The end result was we increased speed by five percent. Even less than one percent has a noticeable effect on user experience, so five percent is pretty significant. We were pretty happy about that.
RacerD has been running in production for 10 months on our Android codebase and has caught over 1000 multi-threading issues — which get fixed by our developers before the code ever reaches production.
So, what can RacerD do for the average developer?
O’Hearn: People are scared to make their code concurrent because the bugs can be so complicated to deal with. Now developers can be less intimidated and thus make better code.
Blackshear: As a developer of concurrent code, using RacerD you can move faster and with more confidence. Concurrent bugs are the nastiest and take the longest to work out, so we are going to find these bugs for you! If RacerD finds any issues, it will auto-comment on the line of the code change that seems unsafe, enabling engineers to find it and fix it quickly.
The current release is only for Android?
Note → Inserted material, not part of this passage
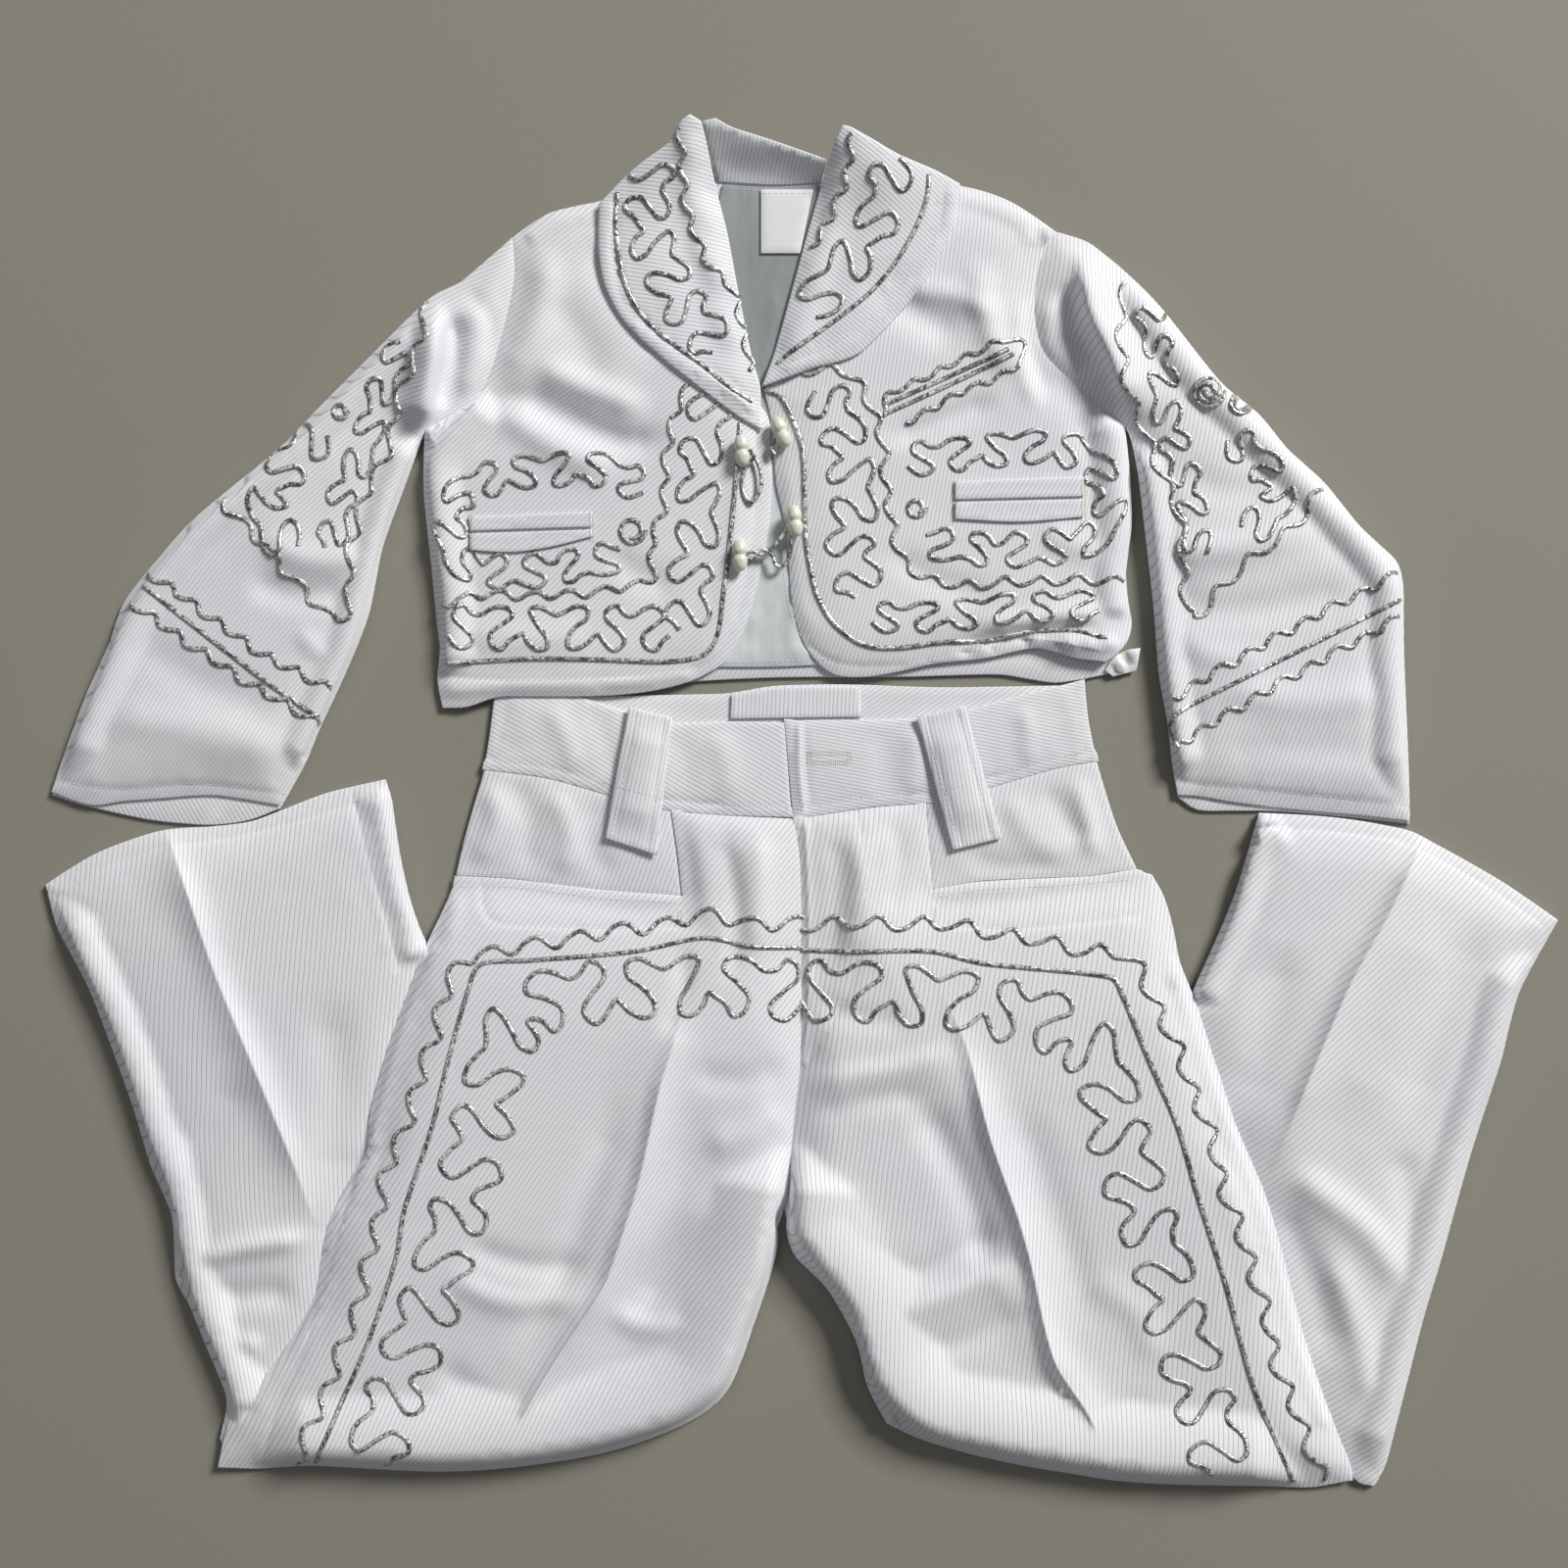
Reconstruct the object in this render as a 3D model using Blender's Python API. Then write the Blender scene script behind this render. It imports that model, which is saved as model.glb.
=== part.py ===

What comes next?
O’Hearn: Correct, Android. But we are working on RacerD for C++ right now. And we want to broaden a great deal more. Concurrency is a longstanding problem. We have taken a bite out of it here, but there is still a lot to be done in terms of automated reasoning applied to concurrency. Program verification is an area we are definitely looking at.
RacerD was intended to be open source from the very start?
Blackshear: It is a component on the Facebook Infer platform, which is open source. So yes, RacerD was always intended to be open source, and we are happy about that.
O’Hearn: One of the main reasons we open source is to collaborate with the community. There are lots and lots of smart people in the world, and problems are easier when we all work together.